▶ _AIM OF THE EXERCISE_
The lines to reproduce run from the first one through the line containing "compound leaves, in". Reproduce them exactly.
#### GIVEN DATA
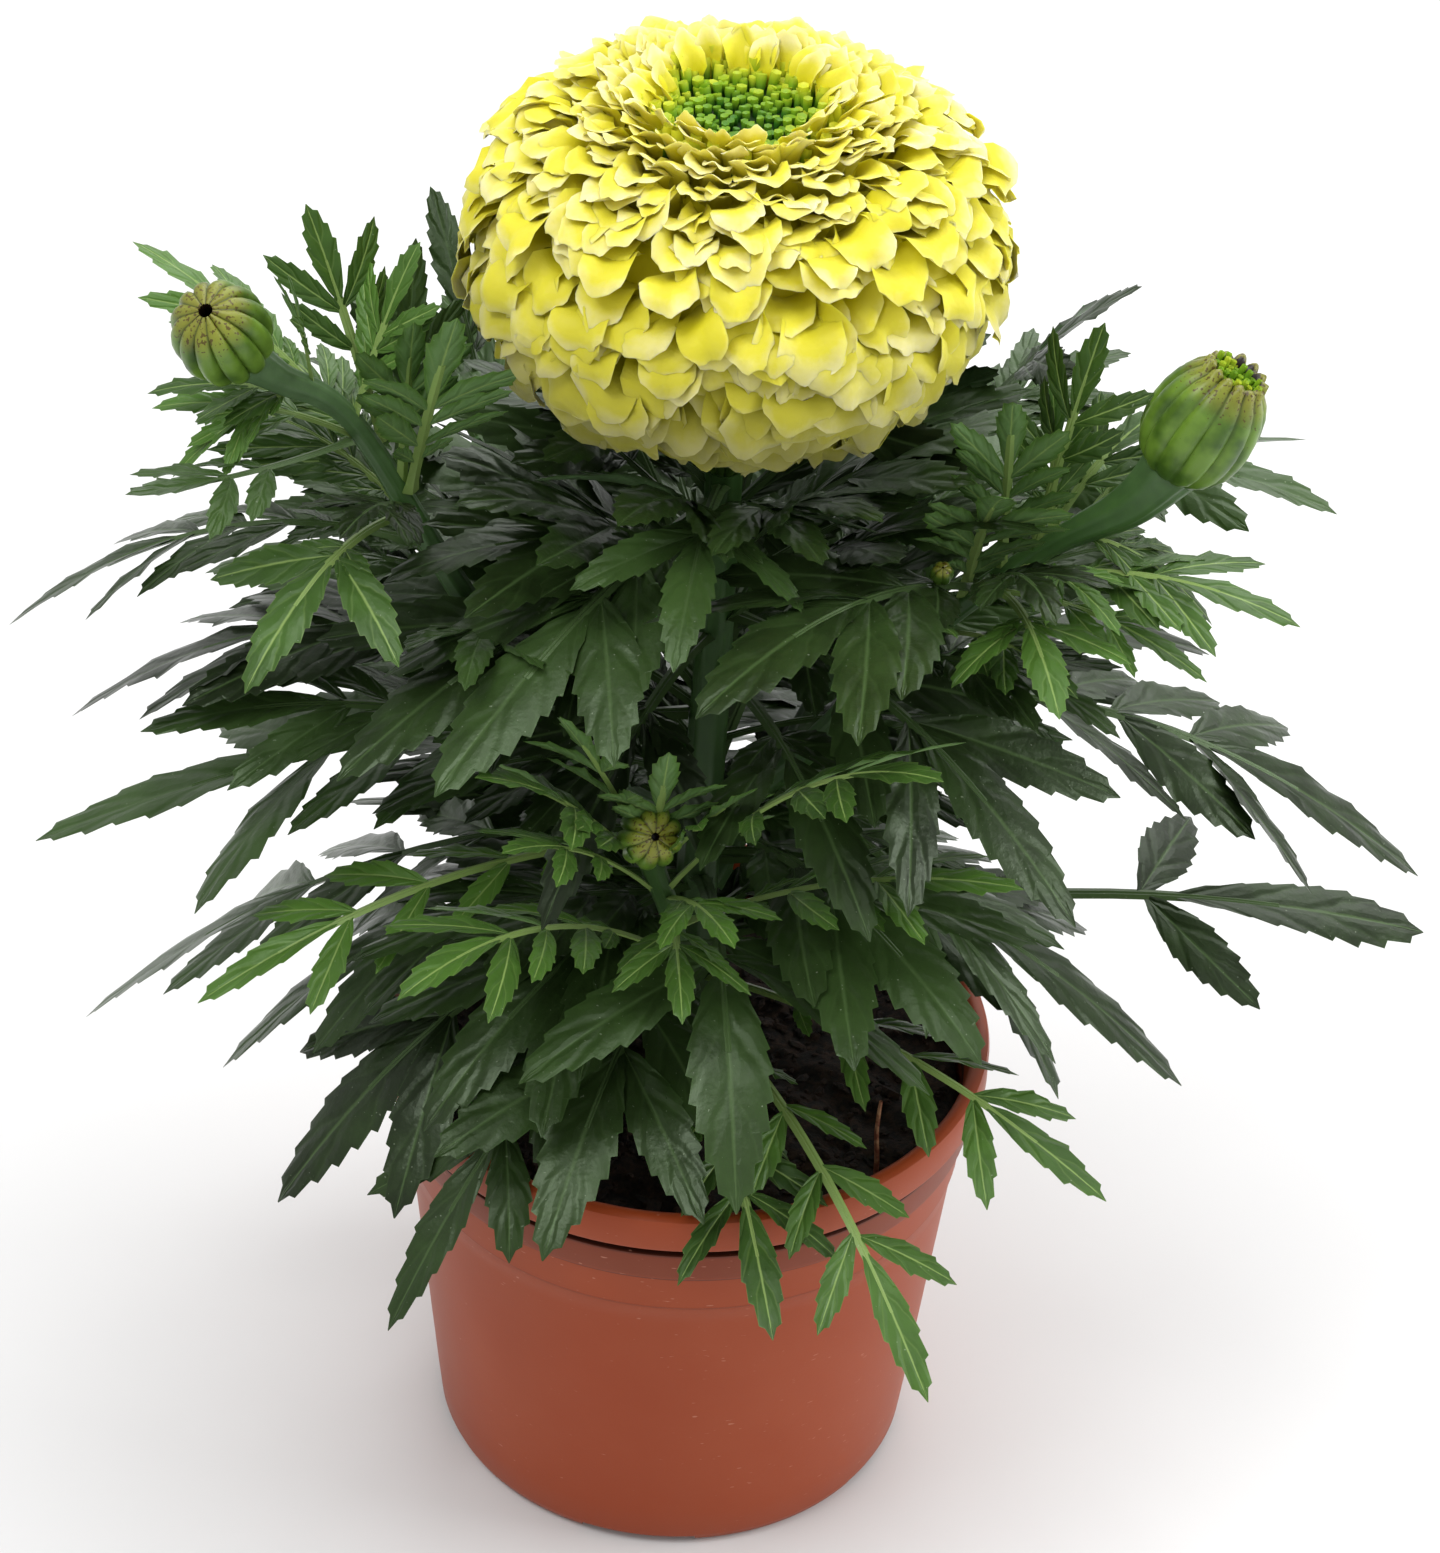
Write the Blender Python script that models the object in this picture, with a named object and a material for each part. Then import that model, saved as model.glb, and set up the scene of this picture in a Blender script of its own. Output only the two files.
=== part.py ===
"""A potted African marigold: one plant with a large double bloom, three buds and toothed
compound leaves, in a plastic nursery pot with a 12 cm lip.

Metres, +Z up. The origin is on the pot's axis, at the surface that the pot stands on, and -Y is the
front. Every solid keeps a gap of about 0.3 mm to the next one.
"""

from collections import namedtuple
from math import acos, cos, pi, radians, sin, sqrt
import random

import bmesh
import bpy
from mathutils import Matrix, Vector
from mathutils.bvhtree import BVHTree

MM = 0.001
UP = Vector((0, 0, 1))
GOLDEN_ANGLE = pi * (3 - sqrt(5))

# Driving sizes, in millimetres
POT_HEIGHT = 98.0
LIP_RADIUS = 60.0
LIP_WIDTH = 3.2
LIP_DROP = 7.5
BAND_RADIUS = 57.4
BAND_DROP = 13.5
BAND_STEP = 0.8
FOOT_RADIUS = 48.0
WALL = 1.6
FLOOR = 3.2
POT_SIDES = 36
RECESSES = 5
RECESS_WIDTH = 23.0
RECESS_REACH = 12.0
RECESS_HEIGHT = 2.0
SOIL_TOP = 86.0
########
▶ _THE COMPLETED TASK_
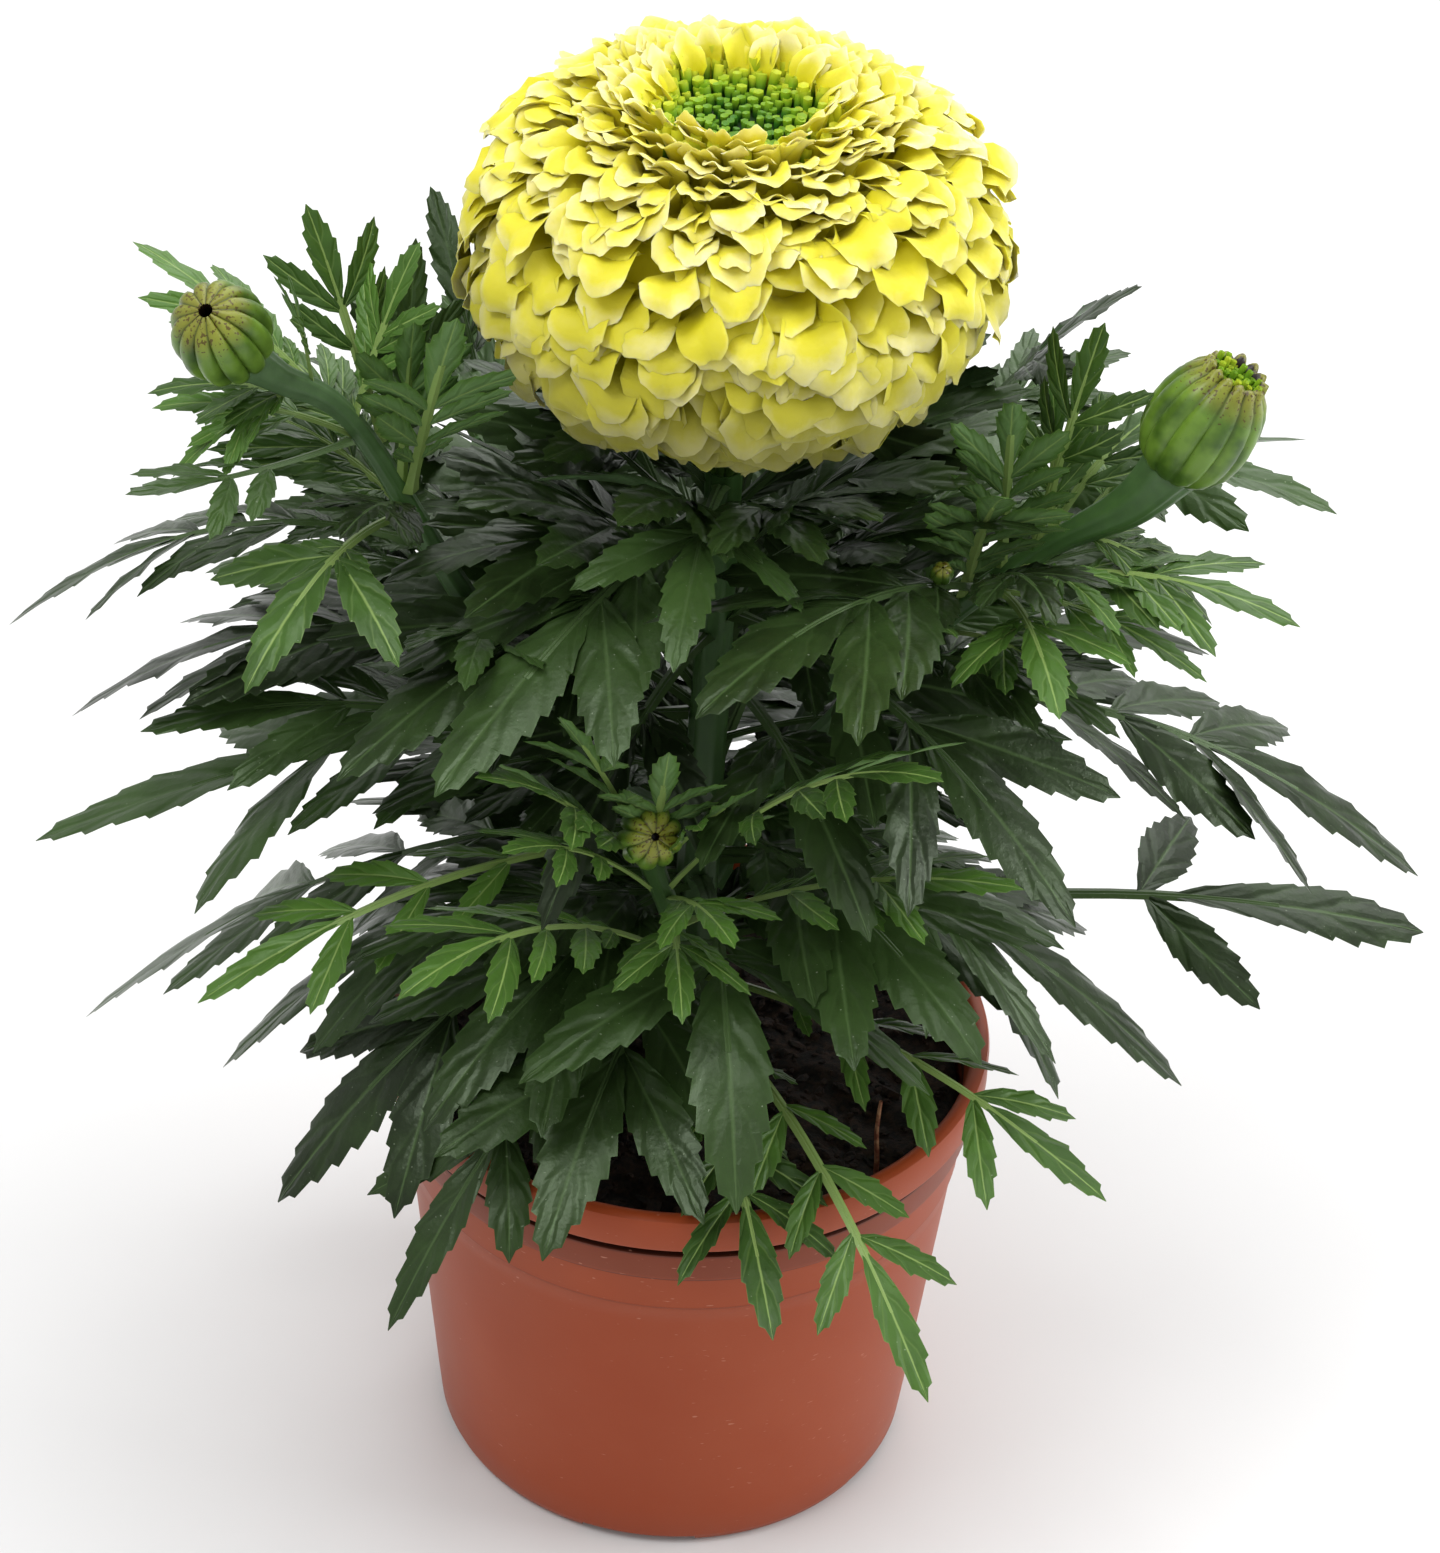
Write the Blender Python script that models the object in this picture, with a named object and a material for each part. Then import that model, saved as model.glb, and set up the scene of this picture in a Blender script of its own. Output only the two files.
=== part.py ===
"""A potted African marigold: one plant with a large double bloom, three buds and toothed
compound leaves, in a plastic nursery pot with a 12 cm lip.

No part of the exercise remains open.